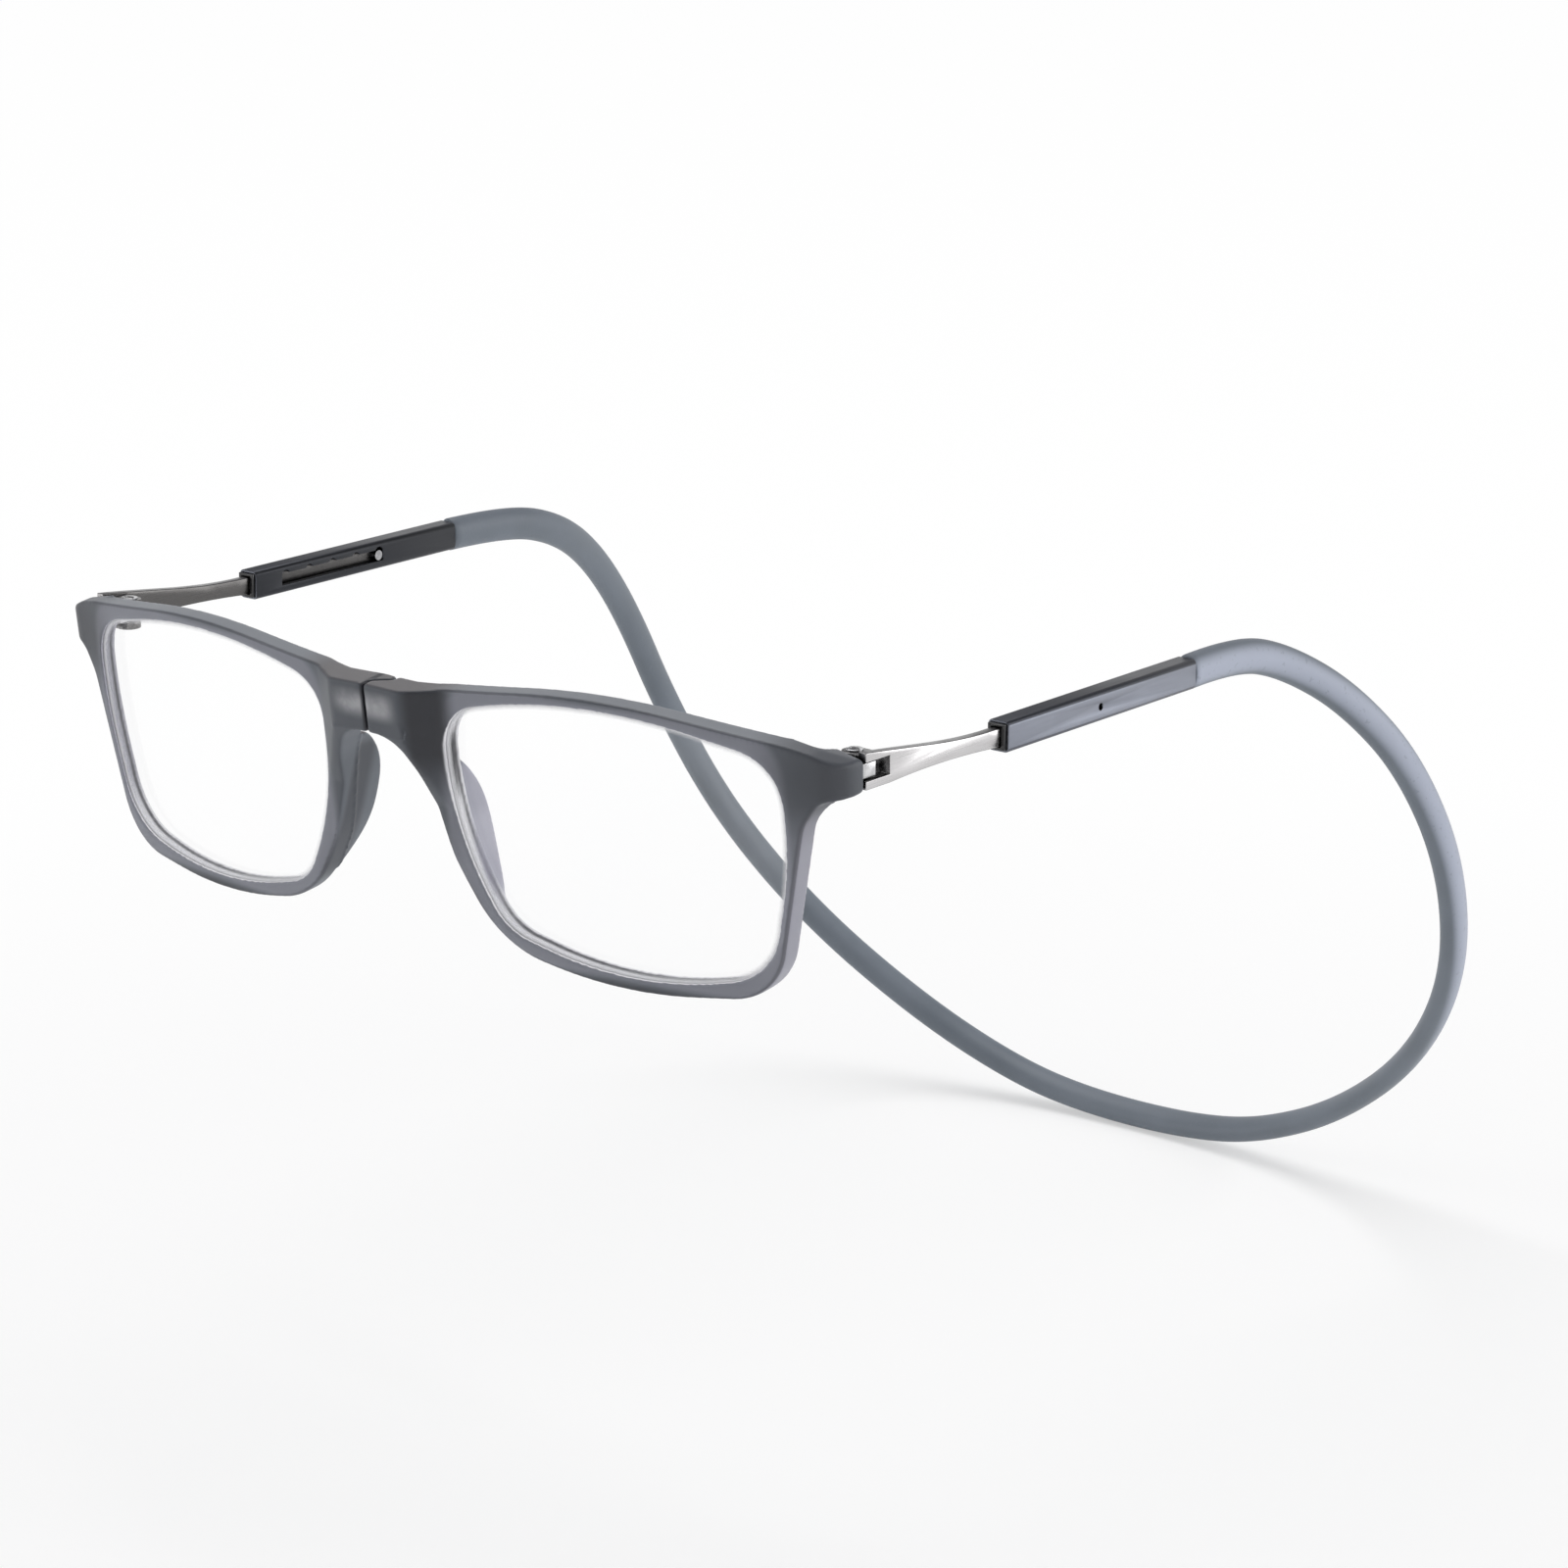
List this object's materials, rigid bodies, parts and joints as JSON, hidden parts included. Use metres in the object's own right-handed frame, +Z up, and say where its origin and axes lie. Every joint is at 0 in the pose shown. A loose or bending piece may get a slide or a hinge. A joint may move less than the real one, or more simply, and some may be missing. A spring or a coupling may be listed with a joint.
{
  "type": "magnetic bridge reading glasses",
  "caption": "Reading glasses whose front parts at a magnetic nose bridge, with hinged sliding temples and a moulded neck band behind the head.",
  "frame": {"origin": "middle of the nose gap on the front's curved front face, the pair as worn and held by the wearer's head", "axes": "+X the wearer's left, +Y rearward along the temples, +Z up"},
  "size_m": [0.1536, 0.1825, 0.1131],
  "materials": {
    "front_plastic": "polished, slightly translucent",
    "lens": "polished, clear",
    "magnet": "nickel plated",
    "magnet_cap": "smooth",
    "hinge_metal": "satin",
    "screw_metal": "satin",
    "bar_metal": "brushed",
    "stud_metal": "polished",
    "spring_metal": "plain",
    "sleeve_metal": "glossy dark grey",
    "bush_plastic": "glossy black",
    "plug_plastic": "plain",
    "band": "satin"
  },
  "bodies": {
    "neck_band": {"neck_band": "band"},
    "left_arm": {"left_sleeve": "sleeve_metal", "left_sleeve_bush": "bush_plastic", "left_band_plug": "plug_plastic", "left_detent_spring": "spring_metal"},
    "left_temple": {"left_temple_bar": "bar_metal", "left_detent_stud": "stud_metal", "left_hinge_screw": "screw_metal"},
    "left_front": {"left_rim": "front_plastic", "left_lens": "lens", "left_magnet": "magnet", "left_magnet_cap": "magnet_cap", "left_hinge_leaf": "hinge_metal", "left_hinge_anchor": "hinge_metal"},
    "right_arm": {"right_sleeve": "sleeve_metal", "right_sleeve_bush": "bush_plastic", "right_band_plug": "plug_plastic", "right_detent_spring": "spring_metal"},
    "right_temple": {"right_temple_bar": "bar_metal", "right_detent_stud": "stud_metal", "right_hinge_screw": "screw_metal"},
    "right_front": {"right_rim": "front_plastic", "right_lens": "lens", "right_magnet": "magnet", "right_magnet_cap": "magnet_cap", "right_hinge_leaf": "hinge_metal", "right_hinge_anchor": "hinge_metal"}
  },
  "joints": [
    {"name": "right_arm_flex", "type": "hinge", "parent": "neck_band", "child": "right_arm", "pos_m": [-0.02, 0.17, 0.0138], "axis": [0, 0, -1], "range_deg": [0, 15], "stiffness_Nm_per_rad": 0.09, "deforming": ["neck_band"]},
    {"name": "left_arm_flex", "type": "hinge", "parent": "neck_band", "child": "left_arm", "pos_m": [0.02, 0.17, 0.0138], "axis": [0, 0, 1], "range_deg": [0, 15], "stiffness_Nm_per_rad": 0.09, "deforming": ["neck_band"]},
    {"name": "right_temple_slide", "type": "slide", "parent": "right_arm", "child": "right_temple", "axis": [0, -1, 0], "range_m": [0, 0.0198]},
    {"name": "left_temple_slide", "type": "slide", "parent": "left_arm", "child": "left_temple", "axis": [0, -1, 0], "range_m": [0, 0.0198]},
    {"name": "right_front_fold", "type": "hinge", "parent": "right_temple", "child": "right_front", "pos_m": [-0.0653, 0.0158, 0.01525], "axis": [0, 0, 1], "range_deg": [0, 75]},
    {"name": "left_front_fold", "type": "hinge", "parent": "left_temple", "child": "left_front", "pos_m": [0.0653, 0.0158, 0.01525], "axis": [0, 0, -1], "range_deg": [0, 75]}
  ],
  "couplings": [
    {"joint": "left_arm_flex", "follows": "right_arm_flex", "ratio": 1},
    {"joint": "right_front_fold", "follows": "right_arm_flex", "ratio": 5},
    {"joint": "left_front_fold", "follows": "right_arm_flex", "ratio": 5},
    {"joint": "left_temple_slide", "follows": "right_temple_slide", "ratio": 1}
  ]
}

────────────────

Reproduce the data, keeping every line exactly the same.

__Output of the task__
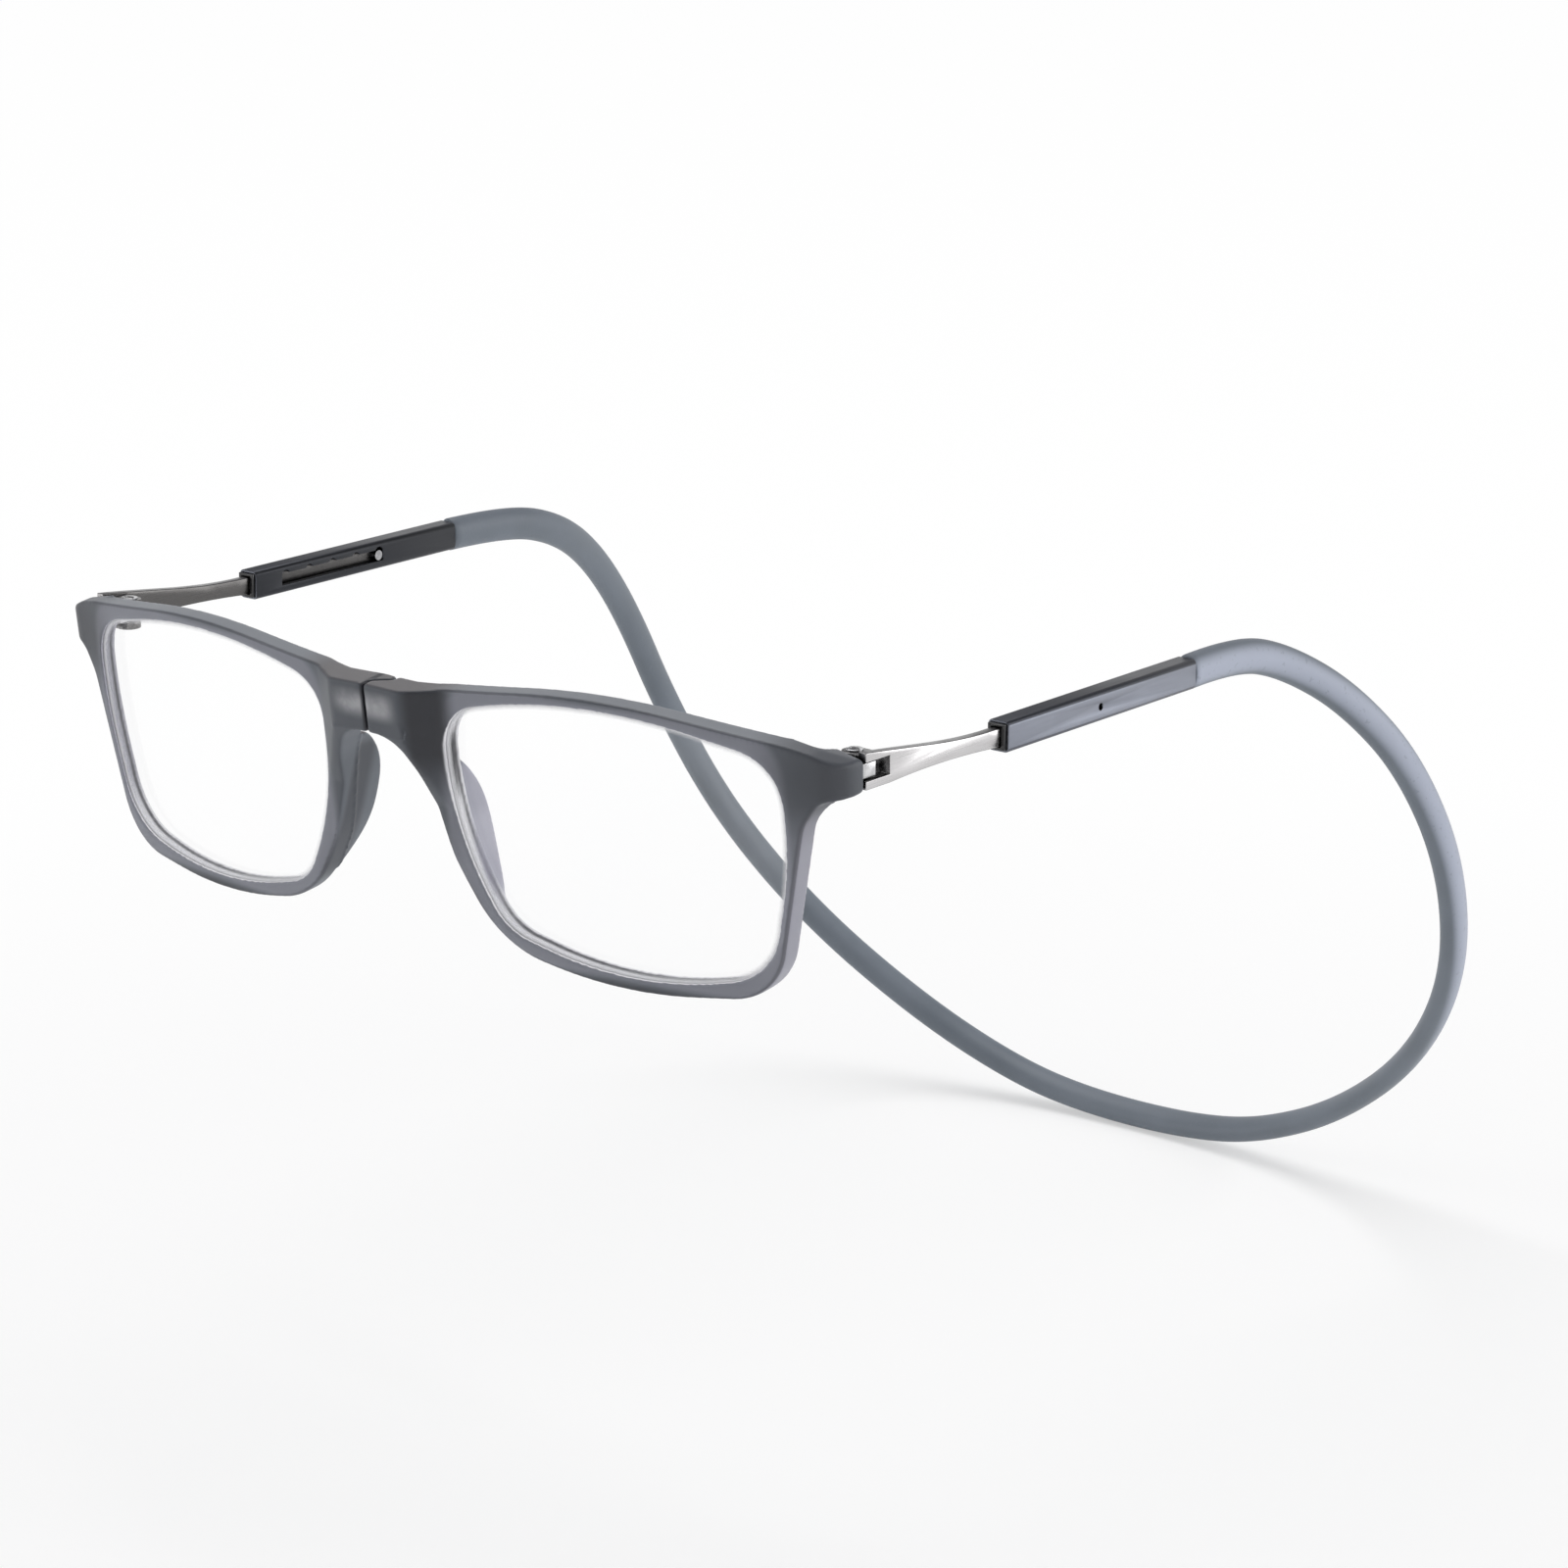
List this object's materials, rigid bodies, parts and joints as JSON, hidden parts included. Use metres in the object's own right-handed frame, +Z up, and say where its origin and axes lie. Every joint is at 0 in the pose shown. A loose or bending piece may get a slide or a hinge. A joint may move less than the real one, or more simply, and some may be missing. A spring or a coupling may be listed with a joint.
{
  "type": "magnetic bridge reading glasses",
  "caption": "Reading glasses whose front parts at a magnetic nose bridge, with hinged sliding temples and a moulded neck band behind the head.",
  "frame": {"origin": "middle of the nose gap on the front's curved front face, the pair as worn and held by the wearer's head", "axes": "+X the wearer's left, +Y rearward along the temples, +Z up"},
  "size_m": [0.1536, 0.1825, 0.1131],
  "materials": {
    "front_plastic": "polished, slightly translucent",
    "lens": "polished, clear",
    "magnet": "nickel plated",
    "magnet_cap": "smooth",
    "hinge_metal": "satin",
    "screw_metal": "satin",
    "bar_metal": "brushed",
    "stud_metal": "polished",
    "spring_metal": "plain",
    "sleeve_metal": "glossy dark grey",
    "bush_plastic": "glossy black",
    "plug_plastic": "plain",
    "band": "satin"
  },
  "bodies": {
    "neck_band": {"neck_band": "band"},
    "left_arm": {"left_sleeve": "sleeve_metal", "left_sleeve_bush": "bush_plastic", "left_band_plug": "plug_plastic", "left_detent_spring": "spring_metal"},
    "left_temple": {"left_temple_bar": "bar_metal", "left_detent_stud": "stud_metal", "left_hinge_screw": "screw_metal"},
    "left_front": {"left_rim": "front_plastic", "left_lens": "lens", "left_magnet": "magnet", "left_magnet_cap": "magnet_cap", "left_hinge_leaf": "hinge_metal", "left_hinge_anchor": "hinge_metal"},
    "right_arm": {"right_sleeve": "sleeve_metal", "right_sleeve_bush": "bush_plastic", "right_band_plug": "plug_plastic", "right_detent_spring": "spring_metal"},
    "right_temple": {"right_temple_bar": "bar_metal", "right_detent_stud": "stud_metal", "right_hinge_screw": "screw_metal"},
    "right_front": {"right_rim": "front_plastic", "right_lens": "lens", "right_magnet": "magnet", "right_magnet_cap": "magnet_cap", "right_hinge_leaf": "hinge_metal", "right_hinge_anchor": "hinge_metal"}
  },
  "joints": [
    {"name": "right_arm_flex", "type": "hinge", "parent": "neck_band", "child": "right_arm", "pos_m": [-0.02, 0.17, 0.0138], "axis": [0, 0, -1], "range_deg": [0, 15], "stiffness_Nm_per_rad": 0.09, "deforming": ["neck_band"]},
    {"name": "left_arm_flex", "type": "hinge", "parent": "neck_band", "child": "left_arm", "pos_m": [0.02, 0.17, 0.0138], "axis": [0, 0, 1], "range_deg": [0, 15], "stiffness_Nm_per_rad": 0.09, "deforming": ["neck_band"]},
    {"name": "right_temple_slide", "type": "slide", "parent": "right_arm", "child": "right_temple", "axis": [0, -1, 0], "range_m": [0, 0.0198]},
    {"name": "left_temple_slide", "type": "slide", "parent": "left_arm", "child": "left_temple", "axis": [0, -1, 0], "range_m": [0, 0.0198]},
    {"name": "right_front_fold", "type": "hinge", "parent": "right_temple", "child": "right_front", "pos_m": [-0.0653, 0.0158, 0.01525], "axis": [0, 0, 1], "range_deg": [0, 75]},
    {"name": "left_front_fold", "type": "hinge", "parent": "left_temple", "child": "left_front", "pos_m": [0.0653, 0.0158, 0.01525], "axis": [0, 0, -1], "range_deg": [0, 75]}
  ],
  "couplings": [
    {"joint": "left_arm_flex", "follows": "right_arm_flex", "ratio": 1},
    {"joint": "right_front_fold", "follows": "right_arm_flex", "ratio": 5},
    {"joint": "left_front_fold", "follows": "right_arm_flex", "ratio": 5},
    {"joint": "left_temple_slide", "follows": "right_temple_slide", "ratio": 1}
  ]
}